The act, however, does not remedy injuries resulting from late payments.
In Tropiano v. Travelers Insurance Company, 455 Pa. 360, 319 A. 2d 426 (1974), plaintiff was injured in the course of his employment and received treatment by way of workmen’s compensation benefits. After his treatment proved harmful, plaintiff brought an action in trespass against the insurance carrier.
*494In holding that this was not within the scope of the Workmen’s Compensation Act, the Supreme Court pointed out that the alleged acts of negligence by the carrier were committed subsequent to and independent of the original injury, with no involvement on the part of the employer.

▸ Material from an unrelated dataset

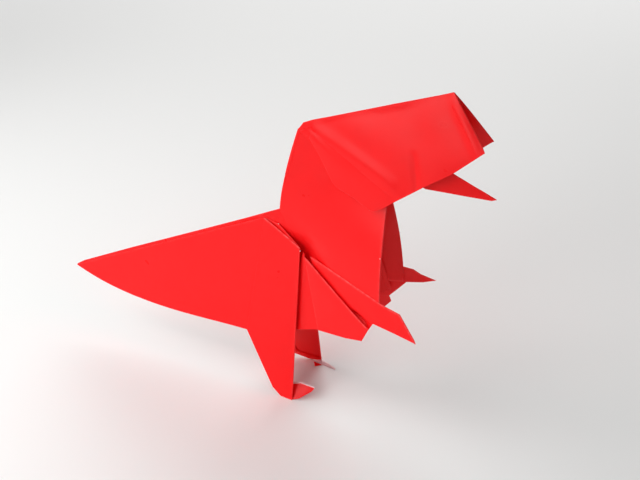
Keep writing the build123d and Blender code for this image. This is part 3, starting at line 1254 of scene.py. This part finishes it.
@dataclass
class Flanks(Assembly):
    """Flank pleats and belly flaps, which fan out below the hip point."""

    name: str = "flanks_and_belly"
    cell: float = 1.2
    fan: Pair = (1.2, 57.2)
    fan_width: float = 2.9
    low: Pair = (8.7, 32.1)
    low_width: float = 8.2
    tip: Pair = (28.1, 42.6)
    tip_width: float = 12.5
    slit: Pair = (21.4, 45.9)
    point: Pair = (29.5, 42.6)
    heel: Pair = (27.0, 36.7)
    keel: Pair = (20.5, 34.6)
    flap_lift: float = 0.3
    tuck: Pair = (-5.0, 26.2)
    tuck_depth: float = 1.6  # how far the flank's rear corner lies behind the leg
    low_overlap: Pair = (0.4, 0.1)  # how far the flank runs on under the flap at its low end
    fan_overlap: Pair = (0.6, -0.8)  # the same at the fan's centre
    far_keel: tuple[Pair, ...] = ((20.5, 33.6), (25.1, 33.2))
    far_end: tuple[Pair, ...] = ((27.2, 36.0), (26.5, 38.6))

    def add_side(self, sheet: Sheet, side: Side) -> None:
        """Adds the belly flap and the flank of one side."""
        self._flap(sheet, side)
        self._flank(sheet, side)

    def _flap(self, sheet: Sheet, side: Side) -> None:
        """Adds the belly flap of one side.

        Args:
            sheet: the piece's sheet.
            side: which side of the animal.
        """
        width = flat(
            (self.fan[0], self.fan_width, self.fan[1]),
            (self.tip[0], self.tip_width, self.tip[1]),
            (self.low[0], self.low_width, self.low[1]),
        )
        upper = [self.fan, self.slit, self.tip, self.point]
        lower, end = [self.low, self.keel, self.heel], []
        if side is Side.LEFT:
            upper = [self.fan, self.slit, self.far_end[1]]
            lower, end = [self.low, *self.far_keel], [self.far_end[0]]
        top, bottom, front = (
            self.line(side, width, points, self.flap_lift) for points in (upper, lower, end)
        )
        Leaf(
            bottom=bottom,
            top=top,
            right=[bottom[-1], *front, top[-1]],
            outward=self.out(side),
            bend=Bend(swell=0.25, ripple=0.08, wave=14.0, seed=4.0 + side.value),
            hems=(
                Hem("top", depth=2.0, radius=0.18, wear_and_highlight=0.5),
                Hem("left", depth=2.0, radius=0.18, wear_and_highlight=0.15),
            ),
            cell=self.cell,
        ).add_to(sheet)

    def _flank(self, sheet: Sheet, side: Side) -> None:
        """Adds the flank between leg and belly flap.

        Args:
            sheet: the piece's sheet.
            side: which side of the animal.
        """
        leg, layer = self.marks.leg_width(), self.marks.layer
        start = between(self.marks.hip_point, self.fan, 0.5)
        width = flat(
            (start[0], self.fan_width - layer, start[1]),
            (self.low[0], self.low_width - layer, self.low[1]),
            (self.tuck[0], leg(*self.tuck) - self.tuck_depth, self.tuck[1]),
        )
        Leaf(
            bottom=self.line(side, width, [self.tuck, offset(self.low, *self.low_overlap)]),
            top=self.line(side, width, [start, offset(start, *self.fan_overlap)]),
            outward=self.out(side),
            bend=Bend(swell=0.0, ripple=0.08, wave=12.0, seed=6.0),
            hems=(Hem("bottom", depth=2.0, radius=0.15, wear_and_highlight=0.0),),
            cell=self.cell,
        ).add_to(sheet)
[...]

In Mays v. Liberty Mutual Insurance Co., 323 F. 2d 174 (3d Cir. 1963), the Court of Appeals held that the act governs the legal relations between employer and employe but does not alter an employe’s right against a third party so as to bar an action against an insurance carrier which had failed to make safety inspections.
In Reed v. Hartford Accident and Indemnity Company, 367 F. Supp. 134, 135 (E.D. Pa. 1973), plaintiff sued the insurance carrier when his workmen’s compensation payments were discontinued. The court held that this was “not a case of permitting an employee to sue an insurer based on an employment-connected accident where he could not sue the employer directly. . . . Rather, this is a completely independent cause of action, arising out of the relationship between insured and insurer qua insurer.”
See, also, Pirocchi v. Liberty Mutual Insurance Co., 365 F. Supp. 277 (E.D. Pa. 1973).
Accordingly, defendant’s prehminary objections to plaintiff’s amended complaint are dismissed.
ORDER
And now, March 25, 1981, upon consideration of defendant’s preliminary objections to plaintiff’s amended complaint, and plaintiff’s answer thereto, it is hereby ordered and decreed that defendant’s prehminary objections are dismissed.